Turns into a hire in the near future. Similarly, there is no way Michigan can look at the performance of the football team and the financial implications arising from it and retain Hoke. So: Hackett is going to fire him and hire the new guy.
Whether this is a good idea or not, it's happening. Michigan again finds itself stuck with bad timing. Meanwhile, OSU lucks into Urban Meyer. Hooray.
I don't think having Hackett make the hire is going to have much impact on the available coaches. If Harbaugh's coming he's still coming; if Mullen's coming he's still coming; established guys like Patterson/Gundy/Stoops were almost certainly not coming anyway; anyone below that is coming. So, fine.

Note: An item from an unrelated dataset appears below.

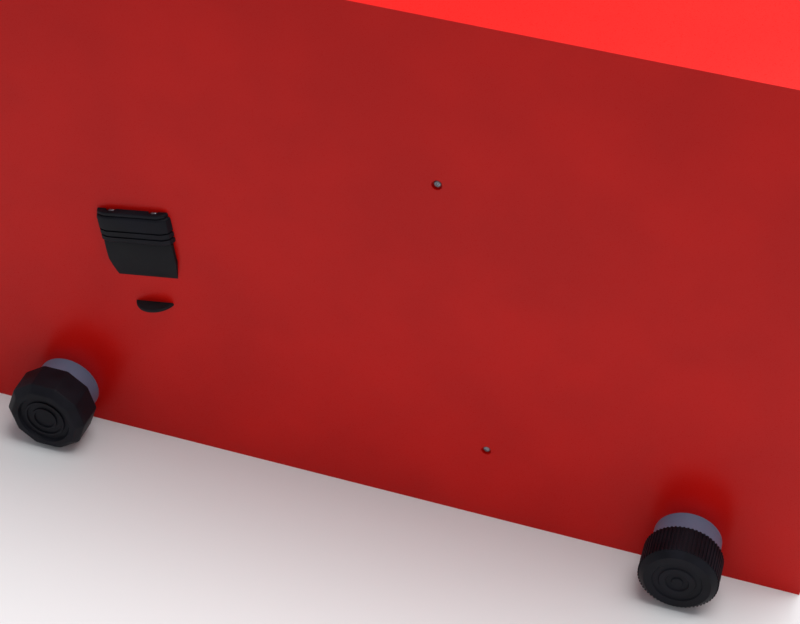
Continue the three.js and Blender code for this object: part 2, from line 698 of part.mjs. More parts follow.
// Everything in front of the red cover's nose.
function frontRegion() {
  const region = new THREE.Shape();
  region.moveTo(75, 420);
  region.lineTo(75, 359);
  region.quadraticCurveTo(70, 345, 80, 328);
  region.lineTo(184, 226);
  region.quadraticCurveTo(208, 203, 199, 175);
  region.quadraticCurveTo(186, 146, 133, 99);
  region.quadraticCurveTo(104, 76, 50, 57);
  region.lineTo(50, -10);
  region.lineTo(420, -10);
  region.lineTo(420, 420);
  return region;
}

// The leaf-shaped field at the rear of each side that the red cover leaves open.
function rearRegion() {
  const region = new THREE.Shape();
  region.moveTo(-300, 304);
  region.lineTo(-124, 304);
  region.bezierCurveTo(-106, 290, -80, 240, -80, 185);
  region.quadraticCurveTo(-85, 130, -124, 105);
  region.quadraticCurveTo(-132, 98, -141, 104);
  region.lineTo(-170, 122);
  region.lineTo(-300, 122);
  return region;
}

// The same rear edge on a much longer body, so that only the tail takes its larger rounding.
function tailOutline() {
  const outline = new THREE.Shape();
  outline.moveTo(-150, -80);
  outline.lineTo(-165, 110);
  outline.splineThru([v2(-167.5, 168), v2(-165, 223), v2(-159, 255), v2(-151, 280), v2(-141, 302),
    v2(-127, 322), v2(-108, 340), v2(-84, 354), v2(-40, 374)]);
  outline.lineTo(40, 410);
  outline.lineTo(500, 500);
  outline.lineTo(500, -80);
  outline.closePath();
  return outline;
}

// An outline made solid across the housing's width, its edges rounded, inset all over by a distance.
function roundedSolid(outline, round, inset, steps) {
  const options = {
    depth: 2 * (cover.half - round),
    curveSegments: 2,
    bevelThickness: round - inset,
    bevelSize: round - inset,
    bevelOffset: -round,
    bevelSegments: steps,
  };
  const geometry = new THREE.ExtrudeGeometry(outline, options);
  return solid(geometry.rotateX(Math.PI / 2).translate(0, cover.half - round, 0));
}

// The neck that rises from the housing round the seat tube and flares into it.
function collarSolid(inset) {
  const { top, r } = collar;
  const profile = [[56, top - 52.4], [44, top - 40.4], [37, top - 29.4], [33.5, top - 16.4], [32, top - 5.4],
    [r + 2.5, top - 1.5], [r, top]].map(([radius, height]) => [radius - inset, height - inset]);
  const closed = [[0, profile[0][1]], ...profile, [0, top - inset]];
  return solid(along(turned(closed, 30), leanDirection(seat), v3(seat.x, 0, collar.seat)));
}

function housingBody(inset) {
  return roundedSolid(housingOutline(), cover.round, inset, 2)
    .intersect(roundedSolid(tailOutline(), cover.tailRound, inset, 3))
    .add(collarSolid(inset));
}

function housingShell(inset) {
  let hollow = housingBody(inset).subtract(housingBody(inset + cover.wall));
  hollow = hollow.subtract(leaningTube({ ...seat, top: 500 }, seat.r + 1.2, 0));
  hollow = hollow.subtract(leaningTube({ ...post, top: 500 }, post.r + 1.2, 0));
  const slack = beam.width / 2 + 1;
  hollow = hollow.subtract(solid(box(-big, big, -slack, slack, 0, beam.top + 1)));
  hollow = hollow.subtract(solid(box(-20, 205, -slack, slack, 0, beam.top + 8)));
  return hollow.subtract(solid(rod(20, 200, 24).translate(crankAxis.x, 0, crankAxis.z)));
}

// Four vents cut through the rear field, one above the other.
function vents() {
  const spots = [[-116, 249], [-121, 212], [-122, 175], [-117, 141]];
  return spots.map(([x, z]) => {
    const slot = new THREE.Shape();
    slot.absarc(x + 6, z, 2.3, -Math.PI / 2, Math.PI / 2, false);
    slot.absarc(x - 6, z, 2.3, Math.PI / 2, Math.PI * 1.5, false);
    slot.closePath();
    return solid(slab(slot, -100, 100, 0, 4));
  });
}

const front = (grow) => solid(slab(frontRegion(), -100, 100, grow, 5));
const rear = (grow) => solid(slab(rearRegion(), -100, 100, grow, 6));
const leftHalf = solid(box(-big, big, cover.seam, big, -big, big));

const shellOuter = housingShell(0);
const shellInset = housingShell(cover.recess);
const frontCover = shellOuter.intersect(front(-gap)).intersect(leftHalf);
const mainCover = shellOuter.subtract(front(0)).subtract(rear(0)).intersect(leftHalf);
let rearCover = shellInset.intersect(rear(-gap)).intersect(leftHalf);
for (const vent of vents()) rearCover = rearCover.subtract(vent);

for (const [name, piece, material] of [['front_cover', frontCover, greyCover],
  ['main_cover', mainCover, redCover], ['rear_cover', rearCover, greyCover]]) {
  add(`${name}_left`, piece, material);
  add(`${name}_right`, mirrored(piece), material);
}

export default part;
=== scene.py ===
# %% [markdown]
# # A pedal exerciser
# The object is the lower part of an exercise bike: two cross tubes joined by a beam, a round-cornered
# plastic housing with a flywheel inside, a bent chrome crank with two strapped pedals, and the stubs of
# the seat tube and the front post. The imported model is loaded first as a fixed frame. Everything made
# below stands for one of its nodes, in the same place and of the same size, with the fine surface that
# a moulding, a bent tube or a turned screw really has.

# %% Load the frame
import json
import math
from contextlib import contextmanager

import bmesh
import bpy
from mathutils import Matrix, Vector


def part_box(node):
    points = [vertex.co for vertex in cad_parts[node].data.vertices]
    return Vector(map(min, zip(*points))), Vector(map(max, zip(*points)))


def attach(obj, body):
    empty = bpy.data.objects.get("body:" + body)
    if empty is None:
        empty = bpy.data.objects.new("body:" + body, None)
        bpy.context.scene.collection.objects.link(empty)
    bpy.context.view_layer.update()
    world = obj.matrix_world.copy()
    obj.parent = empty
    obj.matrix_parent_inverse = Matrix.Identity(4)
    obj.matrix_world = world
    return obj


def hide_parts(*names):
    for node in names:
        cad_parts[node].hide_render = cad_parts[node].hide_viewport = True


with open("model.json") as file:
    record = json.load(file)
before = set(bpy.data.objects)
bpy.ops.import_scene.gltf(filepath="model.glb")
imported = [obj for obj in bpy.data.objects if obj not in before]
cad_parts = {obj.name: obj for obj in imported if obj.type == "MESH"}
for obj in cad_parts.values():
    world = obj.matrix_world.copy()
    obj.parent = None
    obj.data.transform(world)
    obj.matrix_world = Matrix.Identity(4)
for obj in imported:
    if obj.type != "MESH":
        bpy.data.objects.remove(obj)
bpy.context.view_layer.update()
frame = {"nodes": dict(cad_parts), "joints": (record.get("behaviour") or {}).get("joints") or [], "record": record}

MM = 0.001

# %% [markdown]
# ## The camera
# The camera stands to the left of the rear, above the seat tube, and looks down at the housing. It is a
# long lens from about two metres away, so the base's far end is only a little smaller than its near end.
# It is set by its place and three angles: down-tilt, roll and heading.

# %% Camera
camera_data = bpy.data.cameras.new("camera")
camera_data.lens = 80.16
camera = bpy.data.objects.new("camera", camera_data)
bpy.context.scene.collection.objects.link(camera)
camera.location = (-0.3093, 1.3122, 1.1728)
camera.rotation_euler = [math.radians(a) for a in (50.083, -2.848, -163.174)]
bpy.context.scene.camera = camera

# %% [markdown]
# ## Helpers for modelling
# Each piece starts as a primitive at its real size. The helpers deselect everything first, because an
# operator acts on all that is selected, and then pick faces and edges by where they are or how they
# face. Sizes are written in millimetres and multiplied by `MM`.


# %% Select, edit and add
def deselect():
    bpy.ops.object.select_all(action="DESELECT")


def activate(obj):
    deselect()
    obj.select_set(True)
    bpy.context.view_layer.objects.active = obj
    return obj


def primitive(operator, name, **settings):
    deselect()
    operator(**settings)
    obj = bpy.context.object
    obj.name = name
    obj.data.name = name
    return obj


@contextmanager
def editing(obj, mode="FACE"):
    activate(obj)
    bpy.ops.object.mode_set(mode="EDIT")
    bpy.ops.mesh.select_mode(type=mode)
    yield
    bpy.ops.object.mode_set(mode="OBJECT")


def pick(obj, kind, test):
    """In edit mode, selects the faces, edges or verts that pass the test, and nothing else."""
    bpy.ops.mesh.select_all(action="DESELECT")
    mesh = bmesh.from_edit_mesh(obj.data)
    for element in getattr(mesh, kind):
        if test(element):
            element.select_set(True)
    mesh.select_flush_mode()
    bmesh.update_edit_mesh(obj.data)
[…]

How concerned should you be?
Brian,
My question is simple: Can you tell me why I should not be at least moderately concerned by what we’ve heard in the last 72 hours [from Schlissel]?
Thanks,
Ryan
I think you should be a little concerned. It's concerning when the president of the U describes sports as a "time sink" and needs to find someone out there who can reshape the department. It's concerning that Schlissel got thrown in the deep end here thanks to Dave Brandon's toxicity.
I think there's some upside to Schlissel's approach, though. One of the first things he zeroed in on was the five dollar water; one of Brandon's final attempts to bring students flowers and say he's changed was to offer people coming in the student entrance free bottles of the stuff.
As long as the next guy isn't a textbook example of what not to do in the realm of public relations, it's the creeping, shitty incremental revenue extraction that is the lowest-hanging fruit. The amount of goodwill you get by hacking prices down to reasonable levels—it is 40% more expensive to get a coke at Yost than it is at Joe Louis—more than offsets the tiny drop in revenue, and Schlissel seems to feel as put off by all that as a normal human does.
That's the upside here. Schlissel is a normal human who says "I don't know" when he doesn't know and says what he thinks even if that is not 1000% pablum. This may go a bad way, but if it's going to go a good way he's the kind of person who needs to be in charge.